Savaşta hiç bir kural tanımaksızın, bütün gaddarlığı ve vahşetiyle saldırmasının başlıca nedenlerinden biri budur. Çünkü bu iç savaşta ve kitlesel göçte kendi sonunu görüyor. Örneğin Lübnan halkı savaş nedeniyle göç ettiğinde, savaş biter bitmez topraklarına geri döner. Ama siyonist İsrail'in nüfusu böyle değil. O göç ettiğinde gittiği Avrupa ülkelerinde, ABD'de, Kanada'da vb. kalır, geri dönmez.

ABD ve siyonist devlet “barış” istiyor mu? Elbette isterler ama onlar bunu soykırımlarını, işgallerini, yeni topraklar işgallerini “barış” içinde sürdürmek için isterler. Bunu yapamayacaklar.
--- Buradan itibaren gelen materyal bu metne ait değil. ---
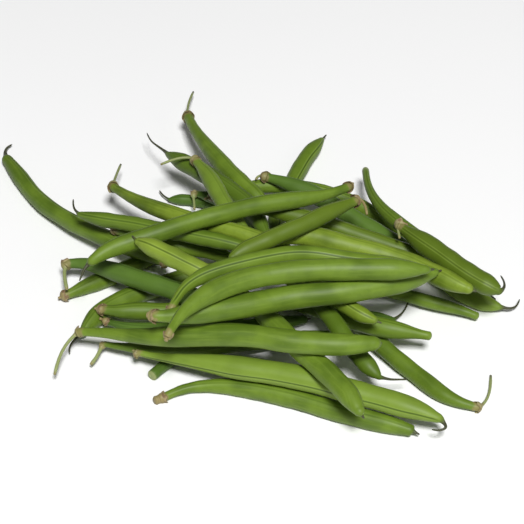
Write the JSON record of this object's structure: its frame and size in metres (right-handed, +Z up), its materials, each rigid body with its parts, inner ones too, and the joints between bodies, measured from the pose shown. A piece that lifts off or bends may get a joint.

Çünkü, bir kez daha, ulusal baskı ulusal ayaklanmaya yol açar ve şimdi siyonist devletin zulmüne, emperyalist devletlerin bu zulme eşlik ettiğine tanık her bebek, her çocuk geleceğin özgürlük savaşçısıdır.

Tam da bu yüzden, er ya da geç, zafer Filistin halkının ve onunla dayanışma içindeki dünya işçi sınıfının, emekçi halklarının olacak!

Şimdi, Filistin halkıyla eylemli dayanışma günüdür. Şimdi Lübnan emekçi halkıyla, işçi sınıfıyla, devrimci, komünist güçleriyle söze değil, eyleme dayanan dayanışma günüdür.